DR. WESLYN VALVERDE ALVA
La irrupción violenta del COVID- 19 en el mundo lo ha trastocado todo. Definitivamente, pasará mucho tiempo para que el ser humano regrese a sus formas habituales de trabajo, de estilo de vida y -lastimosamente- a su manera de entenderla. El virus ha exteriorizado nuestra solidaridad fraterna en la adversidad, pero también, un egoísmo innato alimentado por nuestras desigualdades sociales y, aunque parezca decepcionante, por un inexplicable placer por lograr que experimentemos sensaciones de angustia y de miedo.
Desde hace algún tiempo, la Organización Mundial de la Salud ha venido empleando el término infodemia para referirse a la “sobreabundancia informativa falsa y a su rápida propagación entre las personas y medios”. No se trata de un vocablo nuevo (incluso en su acepción original hace referencia únicamente a la abundancia informativa sobre un tema), pero lo que sí resulta interesante es evidenciar cómo este suceso, aparentemente inocuo, ha resultado ser uno de los principales óbices que han encontrado quienes buscan una solución al problema o un poco de calma en estos tiempos.
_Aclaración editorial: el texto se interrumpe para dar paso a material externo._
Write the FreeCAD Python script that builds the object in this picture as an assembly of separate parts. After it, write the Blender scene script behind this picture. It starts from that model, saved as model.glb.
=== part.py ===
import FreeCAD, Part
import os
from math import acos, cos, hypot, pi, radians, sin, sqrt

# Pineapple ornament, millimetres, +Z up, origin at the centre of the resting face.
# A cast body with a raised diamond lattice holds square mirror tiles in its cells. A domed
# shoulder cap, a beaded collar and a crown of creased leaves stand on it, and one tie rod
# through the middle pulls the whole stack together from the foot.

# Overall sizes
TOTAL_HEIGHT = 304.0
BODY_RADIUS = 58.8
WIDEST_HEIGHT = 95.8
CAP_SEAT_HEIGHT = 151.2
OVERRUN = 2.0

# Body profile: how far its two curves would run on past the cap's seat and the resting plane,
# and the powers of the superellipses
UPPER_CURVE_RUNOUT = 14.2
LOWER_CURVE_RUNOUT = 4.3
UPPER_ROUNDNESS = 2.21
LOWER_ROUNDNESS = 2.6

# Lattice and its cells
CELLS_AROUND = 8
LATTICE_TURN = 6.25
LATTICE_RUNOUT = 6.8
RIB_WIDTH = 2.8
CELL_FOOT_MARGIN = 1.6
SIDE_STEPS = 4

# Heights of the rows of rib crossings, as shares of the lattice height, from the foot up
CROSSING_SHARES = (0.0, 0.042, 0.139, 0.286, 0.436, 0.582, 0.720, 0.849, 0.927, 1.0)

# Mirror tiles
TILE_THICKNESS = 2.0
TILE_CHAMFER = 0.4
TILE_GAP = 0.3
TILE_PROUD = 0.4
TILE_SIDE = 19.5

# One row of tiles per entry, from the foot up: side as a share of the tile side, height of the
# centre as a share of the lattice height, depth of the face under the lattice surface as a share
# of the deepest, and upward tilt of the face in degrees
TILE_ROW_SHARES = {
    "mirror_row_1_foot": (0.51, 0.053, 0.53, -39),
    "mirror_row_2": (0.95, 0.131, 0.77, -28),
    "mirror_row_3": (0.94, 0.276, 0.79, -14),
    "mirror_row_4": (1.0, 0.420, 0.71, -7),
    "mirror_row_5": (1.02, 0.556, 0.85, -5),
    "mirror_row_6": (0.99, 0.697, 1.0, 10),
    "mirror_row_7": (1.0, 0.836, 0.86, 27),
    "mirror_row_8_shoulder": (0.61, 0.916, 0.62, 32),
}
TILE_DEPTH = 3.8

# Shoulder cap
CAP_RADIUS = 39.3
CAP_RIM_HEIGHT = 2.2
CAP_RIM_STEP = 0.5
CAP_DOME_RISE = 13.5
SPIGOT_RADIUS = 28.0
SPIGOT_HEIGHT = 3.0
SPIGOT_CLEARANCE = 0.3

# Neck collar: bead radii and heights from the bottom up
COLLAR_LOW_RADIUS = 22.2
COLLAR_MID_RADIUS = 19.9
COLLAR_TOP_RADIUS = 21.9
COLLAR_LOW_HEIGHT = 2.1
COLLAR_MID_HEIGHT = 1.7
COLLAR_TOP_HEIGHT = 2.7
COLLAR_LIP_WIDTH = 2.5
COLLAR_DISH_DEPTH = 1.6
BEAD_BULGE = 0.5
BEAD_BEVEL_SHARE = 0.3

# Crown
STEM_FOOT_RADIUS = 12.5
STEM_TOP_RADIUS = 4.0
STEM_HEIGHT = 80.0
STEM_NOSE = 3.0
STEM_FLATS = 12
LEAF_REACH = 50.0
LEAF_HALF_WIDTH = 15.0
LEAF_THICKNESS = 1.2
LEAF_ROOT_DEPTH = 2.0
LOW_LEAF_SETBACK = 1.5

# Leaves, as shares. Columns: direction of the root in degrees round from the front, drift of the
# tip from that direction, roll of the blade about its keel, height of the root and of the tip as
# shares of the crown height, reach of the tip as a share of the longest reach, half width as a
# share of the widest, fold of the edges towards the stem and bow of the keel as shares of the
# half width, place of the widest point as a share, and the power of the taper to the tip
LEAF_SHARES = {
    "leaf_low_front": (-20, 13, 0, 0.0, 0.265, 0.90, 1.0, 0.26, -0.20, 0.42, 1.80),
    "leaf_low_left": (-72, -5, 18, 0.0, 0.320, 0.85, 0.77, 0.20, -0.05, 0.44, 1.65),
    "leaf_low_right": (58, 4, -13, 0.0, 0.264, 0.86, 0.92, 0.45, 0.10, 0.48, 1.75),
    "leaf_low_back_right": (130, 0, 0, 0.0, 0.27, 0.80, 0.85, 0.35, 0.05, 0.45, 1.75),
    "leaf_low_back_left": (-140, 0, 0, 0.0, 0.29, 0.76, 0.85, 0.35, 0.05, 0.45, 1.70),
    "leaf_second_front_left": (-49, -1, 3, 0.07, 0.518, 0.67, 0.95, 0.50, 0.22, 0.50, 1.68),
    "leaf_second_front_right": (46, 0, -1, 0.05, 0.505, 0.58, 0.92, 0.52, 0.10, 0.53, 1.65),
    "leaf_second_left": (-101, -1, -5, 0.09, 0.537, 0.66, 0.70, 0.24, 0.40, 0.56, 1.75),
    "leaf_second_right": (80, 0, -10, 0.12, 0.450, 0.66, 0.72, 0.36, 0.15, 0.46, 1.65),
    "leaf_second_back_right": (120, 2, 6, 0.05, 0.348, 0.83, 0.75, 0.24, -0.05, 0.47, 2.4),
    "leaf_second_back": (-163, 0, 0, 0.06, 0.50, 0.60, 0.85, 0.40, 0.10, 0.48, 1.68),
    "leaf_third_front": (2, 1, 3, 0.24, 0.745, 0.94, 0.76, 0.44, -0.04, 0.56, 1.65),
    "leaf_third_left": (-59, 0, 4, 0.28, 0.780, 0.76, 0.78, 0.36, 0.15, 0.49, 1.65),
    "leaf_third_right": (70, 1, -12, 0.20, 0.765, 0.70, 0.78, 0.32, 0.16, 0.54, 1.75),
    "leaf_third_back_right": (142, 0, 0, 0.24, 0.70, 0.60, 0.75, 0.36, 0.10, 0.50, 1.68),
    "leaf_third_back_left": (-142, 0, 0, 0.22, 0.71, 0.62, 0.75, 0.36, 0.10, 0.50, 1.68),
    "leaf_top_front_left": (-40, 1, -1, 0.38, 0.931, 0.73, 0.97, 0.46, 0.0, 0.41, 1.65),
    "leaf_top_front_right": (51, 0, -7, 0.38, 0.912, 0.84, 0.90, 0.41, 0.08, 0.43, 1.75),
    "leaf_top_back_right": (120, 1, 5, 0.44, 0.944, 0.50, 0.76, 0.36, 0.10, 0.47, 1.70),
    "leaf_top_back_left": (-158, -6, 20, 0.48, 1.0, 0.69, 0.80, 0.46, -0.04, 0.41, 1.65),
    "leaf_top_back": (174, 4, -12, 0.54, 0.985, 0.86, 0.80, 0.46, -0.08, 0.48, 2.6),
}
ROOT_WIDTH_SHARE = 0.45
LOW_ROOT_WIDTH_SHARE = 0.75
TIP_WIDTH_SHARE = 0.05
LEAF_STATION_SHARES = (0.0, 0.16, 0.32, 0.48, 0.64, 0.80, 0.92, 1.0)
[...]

Y es que el Perú se ha convertido en un ejemplo vivo del fenómeno descrito. Mensajes virulentos, nefastos, conspirativos y apocalípticos invaden los canales virtuales, secundados por esfuerzos increíbles de las masas por difundir aceleradamente la desinformación y el miedo. Por otro lado, también abundan las panaceas, curas milagrosas caseras, y medidas extremistas que, de ejecutarse, “mejorarían notablemente el panorama”. La información sobre el tema es abundante, frustrante y, en su mayoría, falsa; la desinformación originada resulta, a la larga, peor que la enfermedad.
Discutir los motivos que llevan a alguien a desinformar sería parte de un estudio psicológico (o psiquiátrico). Sin embargo, la razón por la cual son replicados incontrolablemente en nuestro país invita a pensar que el principal problema, como siempre, se encuentra en nuestra tan maltratada educación. Nuestra capacidad de discernimiento y criticidad no nos permite diferenciar la información con tintes fraudulentos de la que es real. Incluso, la indagación e investigación como recursos básicos de contrastación y de conocimiento, se ven anulados por un miedo exacerbado, pero además por una ausencia de empatía que, al parecer, la sociedad peruana tampoco ha sabido impulsar.
Estos tiempos deben servir de aprendizaje. La era de la información en la que nos encontramos debe ser una aliada y no aquella que nos condene. Comencemos por aprender a pensar en el otro. Esa es la piedra angular que nos impulsa a asumir compromisos de autorregulación con respecto a la información. La responsabilidad en estos tiempos es algo que debemos aprender desde nuestros hogares y con nuestras familias, sobre todo con la comunicación, que es el instrumento que más satisfacción le ha acarreado a una especie que hoy necesita ser más humana que nunca.
Doctor en Educación. Docente de la Universidad Nacional del Santa. Especialista en comunicación, investigación y gestión escolar.